Cyber Liability Rate Renewals Dipped in Q1 as Coverage Capacity Soars: Marsh

June 9, 2017

Cyber coverage has been a rapidly growing business segment for P/C insurers for years. But much more capacity may have led to this: U.S. cyber liability renewal rates declined during the 2017 first quarter for the first time since 2014, according to the Marsh Q1 Global Insurance Market Index.

Cyber liability rates dipped 1.7 percent on average during the quarter, the first time there was an outright decrease since 2014. The cause, according to Marsh, relates to capacity in at least two different areas.

“Overall capacity is increasing as new markets enter and existing markets expand their capacity levels,” Marsh said in its report. “Second, many clients are now purchasing cyber insurance for the first time, and existing large clients [more than $1 billion in annual revenue] are [purchasing higher limits as they become more aware of the emerging risks.”
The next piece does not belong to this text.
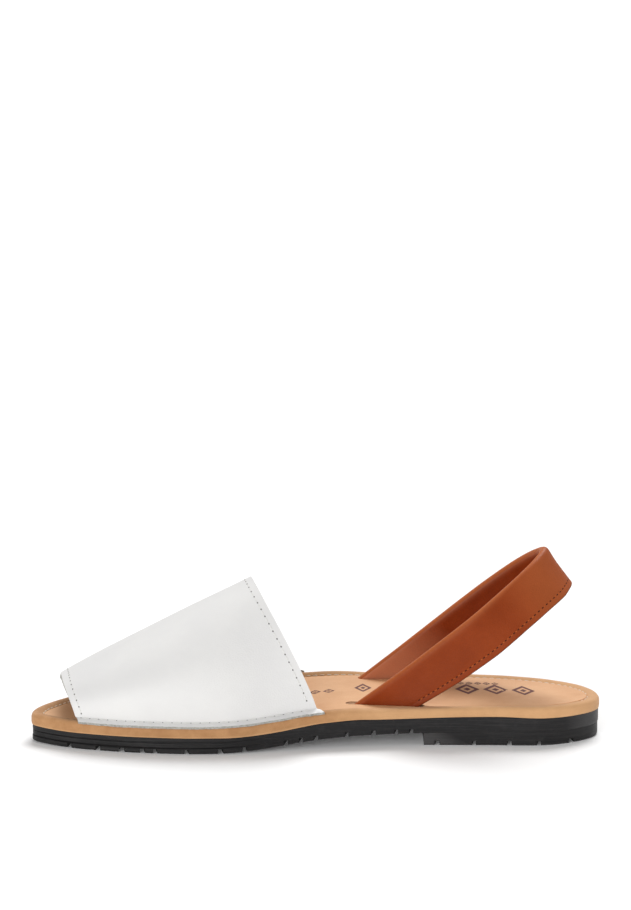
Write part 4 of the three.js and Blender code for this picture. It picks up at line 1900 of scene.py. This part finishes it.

For that second point, Marsh points out that there has been a 15 percent increase in limit amounts since 2015.

The downward trend in cyber liability renewal rates has been ongoing. According to marsh, they peaked at a 20 percent increase in the 2015 second quarter, dipping to 18.7 percent and then 16.9 percent in the 2015 third and fourth quarters. From the 2016 first quarter through the fourth, renewal rates declined from 12 percent to 6.9 percent, 5.2 percent and then a 1. 4 percent increase, respectively.

Overall Rate Renewals Slowed Their Decreases

Results for cyber are part of Marsh’s broader examination of the overall insurance market, and Marsh found two trends here: the fifth consecutive quarter of moderating renewal rate decreases, and the 16th consecutive quarter where rates declined on average, “largely due to the continuing forces of a global market with significant capacity and a competitive underwriting environment.”

U.S. casualty renewal rates increased for the first time since Q3 2014.
Specifically, global insurance rate decreases were down 2.3 percent for Q1, versus the previous quarter’s 3.1 percent decrease. Moderation in decreases hit property, casualty, financial and professional lines, Marsh said, adding that this was also the third consecutive quarter where global casualty rate decreases moderated – down just 0.6 percent. The factor that helped this result: U.S. casualty renewal rates increased for the first time since Q3 2014, nudging up 0.4 percent.

Meanwhile, global property rates dove by 3.6 percent on average in Q1, versus a 4.2 percent drop in the 2016 fourth quarter. Marsh also noted that financial and professional lines dipped by 2.6 percent, compared to 3 percent in the quarter before.